There is nothing wrong with people using AI. In fact, they should be. They should be experimenting, learning, testing, and improving how they work. That is how capability develops. That is how organisations move forward.
But organisations need to catch up. That means making AI use visible rather than pretending it isn’t happening, supporting it properly with guidance and boundaries rather than just access, building real capability rather than just better outputs, and putting guardrails in place so usage is consistent, safe, and effective.
Encourage the use. Remove the illusion. Govern it properly.
The Missing Layer — A Leadership Reality Check
If you’re serious about AI creating value, there are five questions worth asking at board level. Not in theory. In reality.
- Where is AI actually being used today? Not where you think.
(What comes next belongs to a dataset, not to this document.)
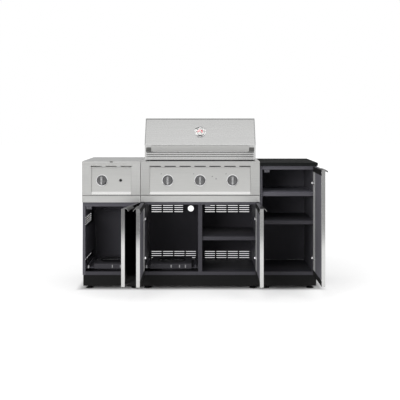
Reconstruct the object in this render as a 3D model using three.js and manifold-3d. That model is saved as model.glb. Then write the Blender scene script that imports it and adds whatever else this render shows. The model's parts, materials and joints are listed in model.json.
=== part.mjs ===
import * as THREE from 'three';
import { mergeVertices } from 'three/addons/utils/BufferGeometryUtils.js';
import Module from 'manifold-3d';

// A free-standing outdoor kitchen island: side-burner cabinet, gas grill and storage cabinet.
// Millimetres, +X to the right, +Y to the back, +Z up. Y = 0 is the front of the cabinet frames.

// Overall sizes
const leftWidth = 426;
const middleWidth = 870;
const rightWidth = 420;
const depth = 580;
const apron = 30; // heads, countertop and closed doors stand this far in front of the frames
const cabinetTop = 636;
const headHeight = 300;
const headTop = cabinetTop + headHeight;
const tallDrop = 34; // the tall cabinet ends this far below the tops of the heads
const tallCabinetTop = headTop - tallDrop;
const countertopThickness = 23;
const countertopOverhang = 5;
const countertopCorner = 12;
const plinthBottom = 22;
const plinthHeight = 79;
const plinthTop = plinthBottom + plinthHeight;
const sillHeight = 25;
const sillTop = plinthTop + sillHeight;
const floorRise = 12;
const floorTop = plinthTop + floorRise;
const railHeight = 32; // front rail over the left cabinet
const middleRailHeight = 18;
const tallRailHeight = 28;

// Sheet and clearances
const wall = 20; // double-skinned side panel
const skin = 1.5; // its sheet
const sheet = 2; // sheet of the stainless heads
const seat = 0.3; // gap between pieces that rest on each other
const slack = 1; // gap beside pieces that slide
const moduleGap = 0.4;
const overcut = 5; // how far a cutter runs past what it cuts

// Module edges, left to right
const leftEdge = -(leftWidth + middleWidth + rightWidth) / 2;
const seamLeft = leftEdge + leftWidth;
const seamRight = seamLeft + middleWidth;
const rightEdge = seamRight + rightWidth;
const modules = {
  left: { x: [leftEdge, seamLeft - moduleGap / 2], top: cabinetTop, rail: railHeight },
  middle: {
    x: [seamLeft + moduleGap / 2, seamRight - moduleGap / 2], top: cabinetTop, rail: middleRailHeight,
  },
  right: { x: [seamRight + moduleGap / 2, rightEdge], top: tallCabinetTop, rail: tallRailHeight },
};
const leftCentre = (leftEdge + seamLeft) / 2;
const middleCentre = (seamLeft + seamRight) / 2;

// Cabinet details
const foot = { radius: 28, topRadius: 15, height: 12, stemRadius: 6, inset: 45, sides: 16 };
const plinth = { setback: 4, backSetback: 20, sheet: 3, gusset: 76 };
const floorPan = { sheet: 2, sillDepth: 18 };
const backPanel = { sheet: 2, setback: 10 };
const frontRail = { depth: 20, sheet: 2 };
const divider = { width: 30 };
const shelf = {
  height: 27, sheet: 2, front: 15, fromBack: 80, middleDrop: 255, upperDrop: 197, lowerDrop: 404,
};
const shelfTops = {
  middle: cabinetTop - shelf.middleDrop,
  upper: tallCabinetTop - shelf.upperDrop,
  lower: tallCabinetTop - shelf.lowerDrop,
};
const vent = { width: 80, height: 4, gap: 12, rowGap: 12.7, rows: 4 };
const ventPitch = vent.width + vent.gap;
const ventRowPitch = vent.height + vent.rowGap;
const backVent = { drop: 89, rise: 69, leftColumns: 3, bayColumns: 4, bayStart: 37 };
const sideVent = { width: 66, gap: 20, first: 112, columns: 4, drop: 134, rise: 77 };
const ventWindow = { front: 8, margin: 10, above: 24 }; // opening in the inner skin behind the side vents
const hoseHole = { radius: 24, offset: 77, drop: 113, sides: 24 };
const hoseHoleZ = cabinetTop - hoseHole.drop;

// Tank trays on runners
const tray = {
  leftWidth: 260, middleWidth: 303, depth: 320, front: 22, sheet: 2, rise: 67, height: 30, lipHeight: 36,
  hole: 100, holeSides: 32,
};
const trayTop = floorTop + tray.rise;
const trayBottom = trayTop - tray.height;
const runner = { under: 12, sheet: 3, height: 26, setback: 6, bar: 12, barHeight: 20, barInset: 13 };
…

Not where it’s been approved. Where is it genuinely being used across the organisation — by individuals, by teams, in shadow usage? If you don’t know, you don’t have control.
- Where is it improving outcomes? Not activity. Not output. Where has AI reduced cost, improved customer experience, accelerated decision-making, or increased revenue? If you can’t point to it clearly, value isn’t landing.
- Where is it only improving appearance? This is the uncomfortable one. Where has AI improved how work looks — better reports, sharper emails, more structured thinking — but delivered no material change in outcomes? That’s where false confidence builds.
- Who owns AI in your organisation? Not in principle. In practice. Who decides what is acceptable? Who defines guardrails? Who is accountable when it goes wrong? If the answer is unclear, governance doesn’t exist.
- What would your customer recognise? This is the real test. If your customer looked at your AI activity, what would they actually notice — faster service, better decisions, improved experience — or nothing?
That is where value becomes real. That is where value lives.
And right now, in many organisations, AI is everywhere. Value isn’t. And in too many cases, neither is control.